Please correct me if I'm wrong.
On
I see that you are quite focused on "getting all 1s". Please know that it is a common mistake to think that getting all 1s is good and not getting all 1s is bad: whether this is good or bad all depends on what you are trying to do. In particular, though, if a statement 'gets all 1s', then this certainly does not mean that anything follows from it. In fact, very little follows from a statement with all 1s, and in fact in general the opposite is true: the fewer 1s a statement has, the more things follow from it!

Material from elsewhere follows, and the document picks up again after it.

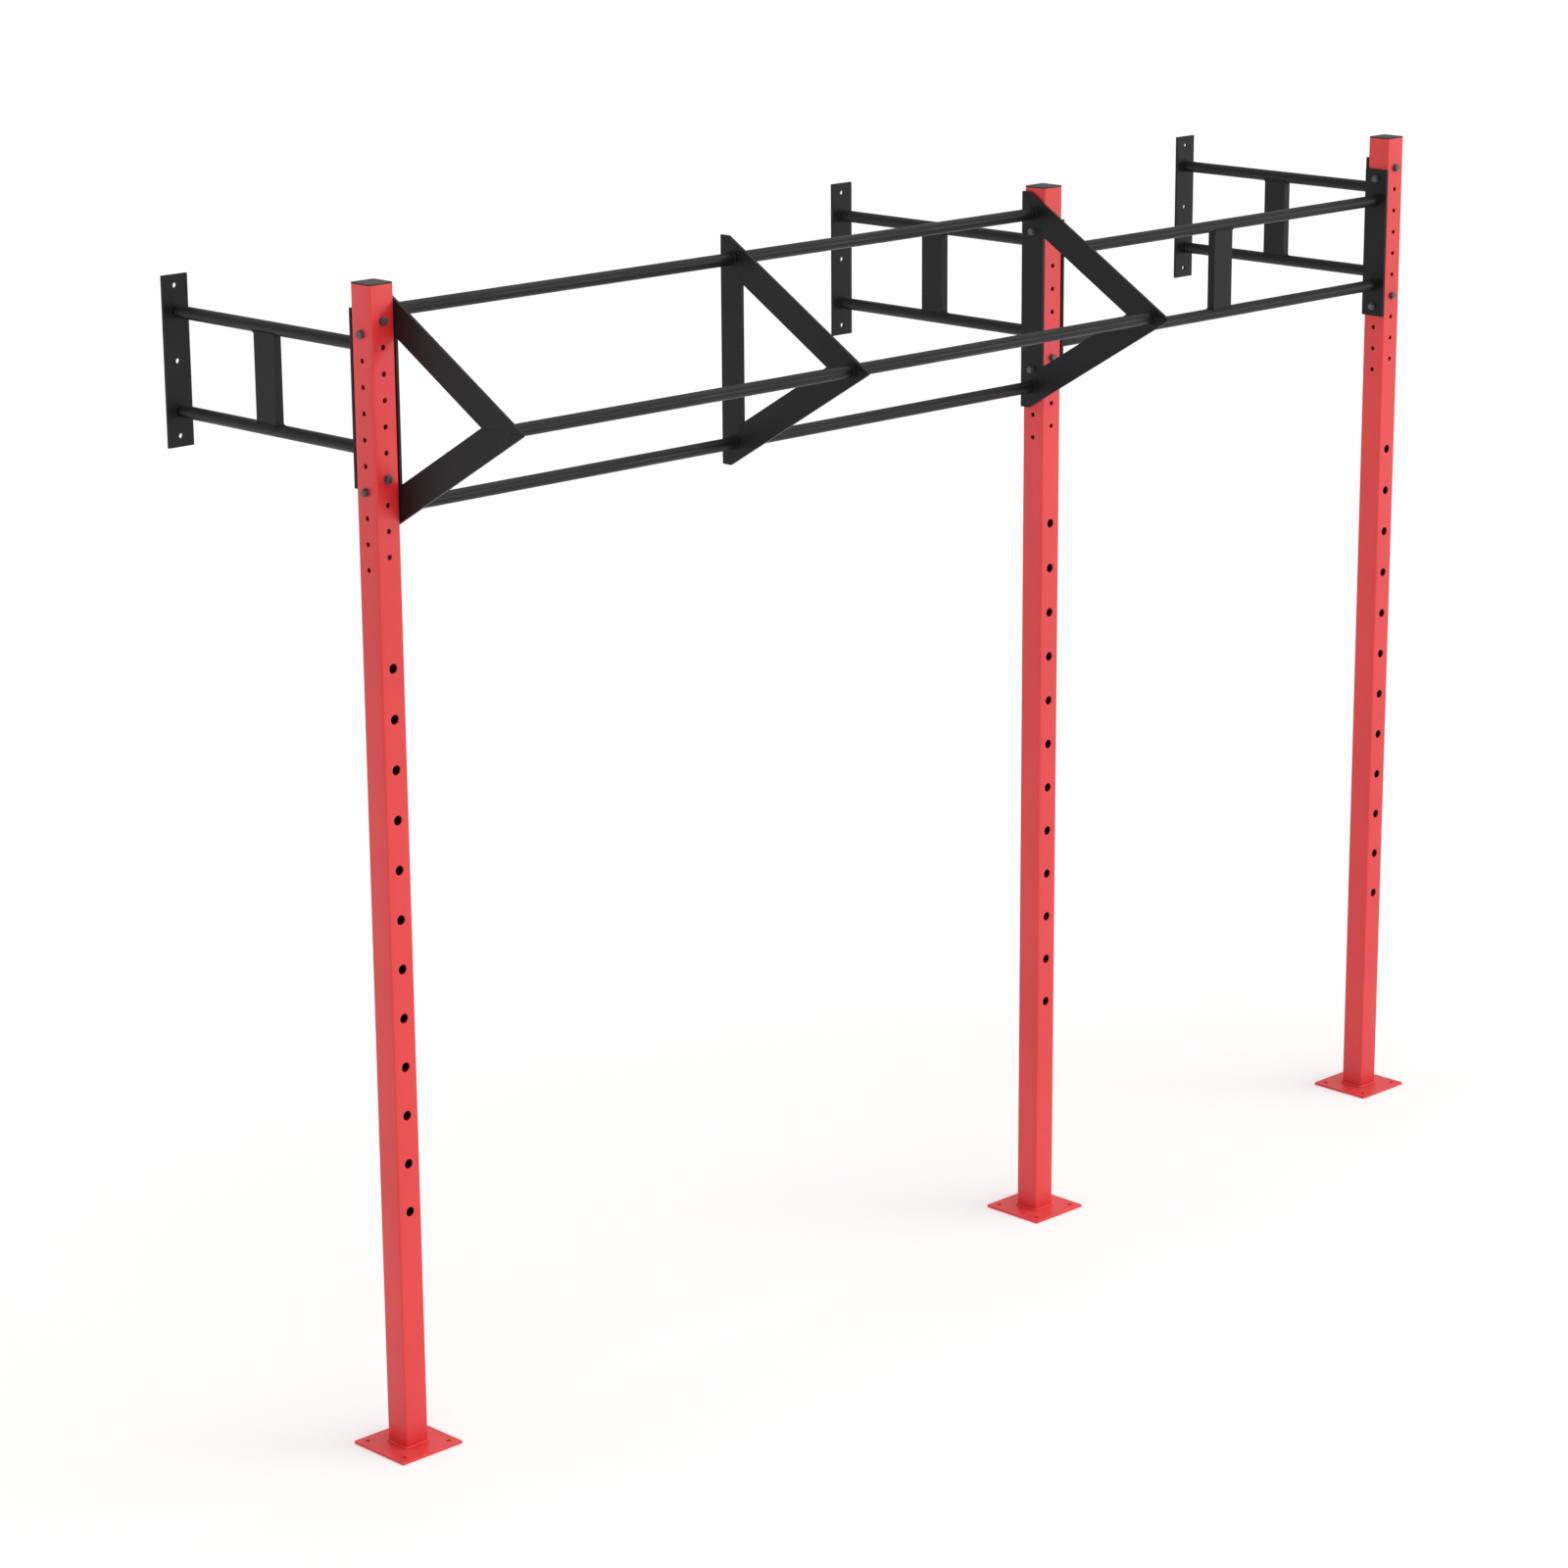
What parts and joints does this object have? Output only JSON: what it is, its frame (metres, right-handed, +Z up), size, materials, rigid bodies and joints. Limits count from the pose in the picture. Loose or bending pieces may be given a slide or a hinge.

It is important to understand why this is so (and indeed, how truth tables show this). Take the following statement: 'tomorrow it will rain or not'. Now, do you learn anything from this statement? Do you say: "Ah, thank you for that statement, that really tells me something!" No, you don't. In fact, you say: "that doesn't tell me anything at all! of course it is either going to rain or not". OK, so one way of putting this is that this statement conatins no information. However, look what happens when we put the statement on the truth-table: we get all 1s! This is what tautologies like 'it rains or it doesn't' are like: they are always true ... and of course they are always true, because they in effect don't say anything at all, and if you don't say anything at all, you can't be wrong! So you see, from a statement with all 1s you typically can't infer anything (except other tautologies).
Ok, let's look at the two statements you have. Notice that they are not always true ... This means that they do in fact say something of interest, because they can be wrong. In fact, there are only two rows in which both statements are true: rows 2 and 4. Ok, and now look at statement D: statement D is also true in those two rows. This means that statement D is implied by the two statements. If, however, the two statements would have been true in row 1 or 3, D would not have been implied, since D is not true in those rows. So again, you see that the fewer 1s you have, the more likely it is that something follows from it.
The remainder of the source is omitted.